Lengefeld studied the effects of size on stem cells — specifically, blood stem cells, which give rise to the blood cells of our body throughout life. To study how size affects these stem cells, the researchers damaged their DNA, leading to an increase in their size. They then compared these enlarged cells to other cells that also experienced DNA damage but were prevented from increasing in size using a drug called rapamycin.

After the treatment, the researchers measured the functionality of these two groups of stem cells by injecting them into mice that had their own blood stem cells eliminated. This allowed the researchers to determine whether the transplanted stem cells were able to repopulate the mouse’s blood cells.

They found that the DNA-damaged and enlarged stem cells were unable to produce new blood cells. However, the DNA-damaged stem cells that were kept small were still able to produce new blood cells.

In another experiment, the researchers used a genetic mutation to reduce the size of naturally occurring large stem cells that they found in older mice. They showed that if they induced those large stem cells to become small again, the cells regained their regenerative potential and behaved like younger stem cells.

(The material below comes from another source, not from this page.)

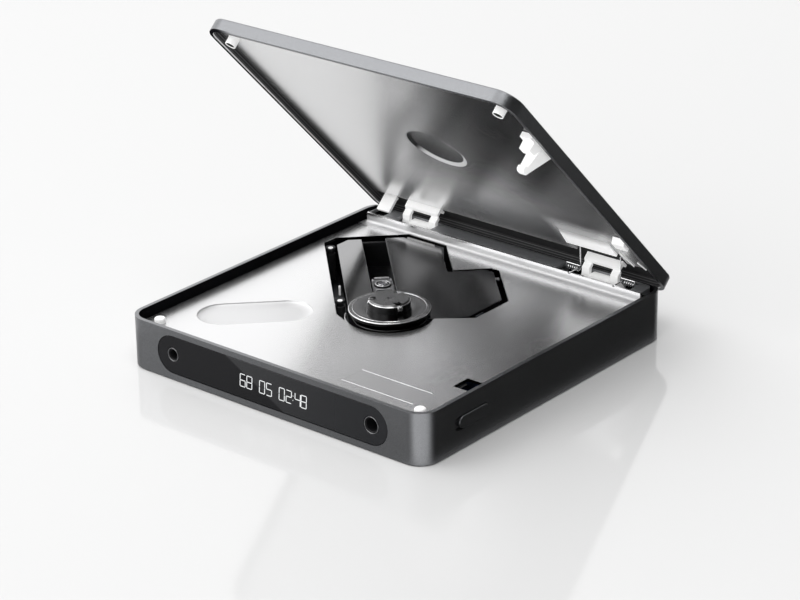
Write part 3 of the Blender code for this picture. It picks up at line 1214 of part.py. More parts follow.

“This is striking evidence supporting the model that size is important for functionality of stem cells,” Lengefeld says. “When we damage the stem cells’ DNA but keep them small during the damage, they retain their functionality. And if we reduce the size of large stem cells, we can restore their function.”

Until now, studying the function of cell size has been difficult to do, says Jan Skotheim, a professor of biology at Stanford University.

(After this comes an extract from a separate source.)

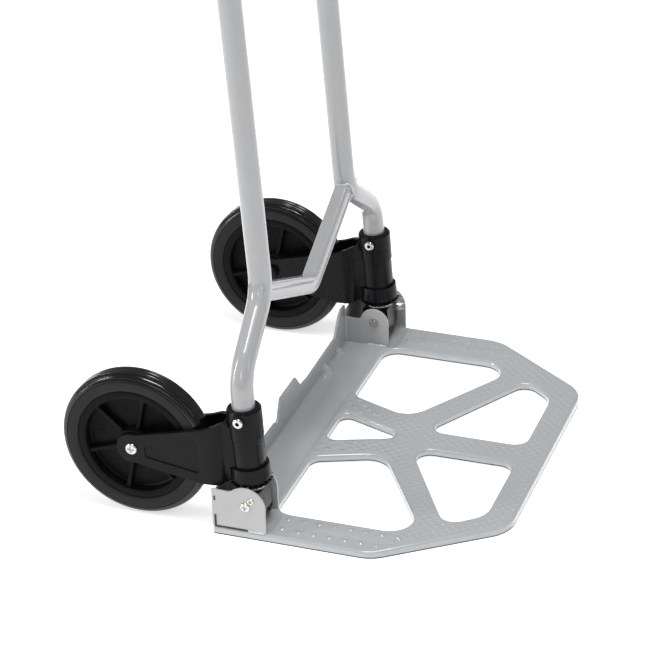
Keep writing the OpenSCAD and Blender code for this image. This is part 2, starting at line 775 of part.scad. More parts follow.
module handle_tube() color(steel_grey) in_frame() {
    for (left = [false, true])
        on_side(left) {
            translate([upper_x, 0, handle_foot])
                linear_extrude(handle_top - handle_bend - handle_foot) handle_leg_section();
            translate([upper_x - handle_bend, 0, handle_top - handle_bend]) rotate([90, 0, 0])
                rotate_extrude(angle = 90) translate([handle_bend, 0]) handle_leg_section();
        }
    translate([handle_bend - upper_x, 0, handle_top]) rotate([0, 90, 0])
        linear_extrude(2 * (upper_x - handle_bend)) handle_leg_section();
}

module handle_grip() color(plastic_black) in_frame() translate([0, 0, handle_top]) difference() {
    union() {
        bar_x(grip_r, -grip_half, grip_half);
        for (side = [-1, 1]) bar_x(grip_ring_r, side * grip_half - 3, side * grip_half + 3);
    }
    bar_x(handle_r, -grip_half - 8, grip_half + 8);
}

// Nylon plug on the lower end of each handle leg; it runs in the side tube
module slide_plug(left) color(nylon) in_frame() on_side(left)
    translate([upper_x, 0, handle_foot - plug_l]) {
        cylinder(r = tube_r - tube_wall - fit, h = plug_l);
        translate([0, 0, plug_l]) cylinder(r = handle_r - handle_wall, h = 15);
    }

module at_lock(left) in_frame() on_side(left) translate([upper_x, 0, lock_z])
    rotate([-90, 0, 0]) children();

module lock_pin(left) color(zinc) at_lock(left) {
    translate([0, 0, lock_tip]) cylinder(r = lock_r, h = plunger_top + 9 - lock_tip);
    translate([0, 0, tube_r + 0.4]) cylinder(r = lock_flange_r, h = 1.6);
}

module lock_knob(left) color(plastic_black) at_lock(left) difference() {
    union() {
        translate([0, 0, plunger_top + 0.4]) cylinder(r = 6.5, h = 3);
        translate([0, 0, plunger_top + 3.4]) cylinder(r1 = knob_r - 3, r2 = knob_r, h = 3);
        translate([0, 0, plunger_top + 6.4]) cylinder(r = knob_r, h = 5);
        translate([0, 0, plunger_top + 11.4]) cylinder(r1 = knob_r, r2 = knob_r - 2, h = 2);
    }
    translate([0, 0, bridge_depth]) cylinder(r = lock_r, h = plunger_top + 9 - bridge_depth);
}

side_tube(true);  // side_tube_left
side_tube(false);  // side_tube_right
crossbar();
frame_welds();
upper_collar(true);  // upper_collar_left
upper_collar(false);  // upper_collar_right
collar_screw(true);  // collar_screw_left
collar_screw(false);  // collar_screw_right
tube_shoe(true);  // tube_shoe_left
tube_shoe(false);  // tube_shoe_right
thrust_washer(true);  // thrust_washer_left
thrust_washer(false);  // thrust_washer_right
tube_bush(true);  // tube_bush_left
tube_bush(false);  // tube_bush_right
bridge_front();
bridge_rear();
bridge_screws();
lock_spring(true);  // lock_spring_left
lock_spring(false);  // lock_spring_right
toe_plate();
bracket(true);  // bracket_left
bracket(false);  // bracket_right
bracket_welds();
sector_gear(true);  // sector_gear_left
sector_gear(false);  // sector_gear_right
gear_rivet(true);  // gear_rivet_left
gear_rivet(false);  // gear_rivet_right
pivot_pin(true);  // pivot_pin_left
pivot_pin(false);  // pivot_pin_right
arm(true);  // arm_left
arm(false);  // arm_right
crown_collar(true);  // crown_collar_left
crown_collar(false);  // crown_collar_right
axle(true);  // axle_left
axle(false);  // axle_right
axle_cap(true);  // axle_cap_left
axle_cap(false);  // axle_cap_right
wheel_hub(true);  // wheel_hub_left
wheel_hub(false);  // wheel_hub_right
tyre(true);  // tyre_left
tyre(false);  // tyre_right
wheel_bush(true);  // wheel_bush_left
wheel_bush(false);  // wheel_bush_right
handle_tube();
handle_grip();
slide_plug(true);  // slide_plug_left
slide_plug(false);  // slide_plug_right
lock_knob(true);  // lock_knob_left
lock_knob(false);  // lock_knob_right
lock_pin(true);  // lock_pin_left
lock_pin(false);  // lock_pin_right
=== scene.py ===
# Folding hand truck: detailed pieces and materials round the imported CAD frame.
# Lengths below are in millimetres, in the CAD frame, and turn into metres in add_piece().
import json
from math import acos, atan2, cos, hypot, pi, radians, sin, sqrt, tan

import bmesh
import bpy
import numpy as np
from mathutils import Matrix, Vector, geometry, noise

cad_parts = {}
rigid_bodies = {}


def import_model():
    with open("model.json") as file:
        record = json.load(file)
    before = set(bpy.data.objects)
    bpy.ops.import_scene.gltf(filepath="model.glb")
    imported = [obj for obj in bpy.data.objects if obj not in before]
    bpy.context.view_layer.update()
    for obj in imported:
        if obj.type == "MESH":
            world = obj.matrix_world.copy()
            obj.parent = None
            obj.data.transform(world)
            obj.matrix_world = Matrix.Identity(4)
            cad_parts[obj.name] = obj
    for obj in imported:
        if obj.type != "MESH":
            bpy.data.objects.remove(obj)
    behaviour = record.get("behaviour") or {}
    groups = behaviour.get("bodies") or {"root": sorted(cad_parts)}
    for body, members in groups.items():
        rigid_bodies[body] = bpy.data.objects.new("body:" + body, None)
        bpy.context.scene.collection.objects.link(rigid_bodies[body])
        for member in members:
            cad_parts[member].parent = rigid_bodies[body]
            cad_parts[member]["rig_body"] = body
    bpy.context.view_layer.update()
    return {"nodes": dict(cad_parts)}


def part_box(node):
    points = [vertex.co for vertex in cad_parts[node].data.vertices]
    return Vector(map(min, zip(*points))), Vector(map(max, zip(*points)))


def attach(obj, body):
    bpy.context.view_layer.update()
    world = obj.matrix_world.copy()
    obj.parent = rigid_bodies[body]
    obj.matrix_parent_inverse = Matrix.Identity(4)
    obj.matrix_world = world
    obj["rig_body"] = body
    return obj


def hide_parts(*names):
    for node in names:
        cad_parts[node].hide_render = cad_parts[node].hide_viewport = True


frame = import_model()

MM = 0.001
SIDES = {"left": -1, "right": 1}


def box_mm(node):
    low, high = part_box(node)
    return low / MM, high / MM


# ---- places read from the frame ----

PLATE_LOW, PLATE_HIGH = box_mm("toe_plate")
HALF_W = PLATE_HIGH.x
REAR_Y = PLATE_HIGH.y
PLATE_L = PLATE_HIGH.y - PLATE_LOW.y
PIVOT_Y = REAR_Y - 38.05
PIVOT_Z = 39
LEAN = radians(3.6)
TUBE_X = 213
UPPER_X = 133
TUBE_R = 12.5
TYRE_LOW, TYRE_HIGH = box_mm("tyre_right")
WHEEL_R = (TYRE_HIGH.z - TYRE_LOW.z) / 2
WHEEL_Y = (TYRE_LOW.y + TYRE_HIGH.y) / 2
WHEEL_Z = (TYRE_LOW.z + TYRE_HIGH.z) / 2

# Leaning frame of the tubes, with its origin on the fold pivot
LEANING = Matrix.Translation((0, PIVOT_Y, PIVOT_Z)) @ Matrix.Rotation(-LEAN, 4, "X")
AT_PLATE = Matrix.Translation((0, REAR_Y, 0))
AT_PIVOT = Matrix.Translation((0, PIVOT_Y, PIVOT_Z))


def x_axis(x, y, z):
    """Turns +Z into +X and moves to a point, for what is turned round an axis along X."""
    return Matrix.Translation((x, y, z)) @ Matrix.Rotation(pi / 2, 4, "Y")


# ---- outlines ----

def unit(x, y):
    length = hypot(x, y)
    return x / length, y / length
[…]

“We know that cells, through various mechanisms, operate to keep their size within a specific range, but we haven’t really understood why,” says Skotheim, who was not involved in the research. “This is really the first work showing the function of cell size in any animal.”

Keeping cells small

When the researchers treated mice with rapamycin, beginning at a young age, they were able to prevent blood stem cells from enlarging as the mice got older. Blood stem cells from those mice remained small and were able to build blood cells like young stem cells even in mice 3 years of age — an old age for a mouse.

Rapamycin, a drug that can inhibit cell growth, is now used to treat some cancers and to prevent organ transplant rejection, and has raised interest for its ability to extend lifespan in mice and other organisms. It may be useful in slowing down the enlargement of stem cells and therefore could have beneficial effects in humans, Lengefeld says.

“If we find drugs that are specific in making large blood stem cells smaller again, we can test whether this improves the health of people who suffer from problems with their blood system — like anemia and a reduced immune system — or maybe even help people with leukemia,” she says.

The researchers also demonstrated the importance of size in another type of stem cells — intestinal stem cells. They found that larger stem cells were less able to generate intestinal organoids, which mimic the structure of the intestinal lining.

“That suggested that this relationship between cell size and function is conserved in stem cells, and that cellular size is a marker of stem cell function,” Lengefeld says.

The research was funded, in part, by the Howard Hughes Medical Institute, the Jane Coffin Childs Memorial Fund, the Swiss National Science Foundation, the Eunice Kennedy Shriver National Institute of Child Health and Human Development, the Koch Institute Support (core) grant from the National Cancer Institute, and the MIT Stem Cell Initiative.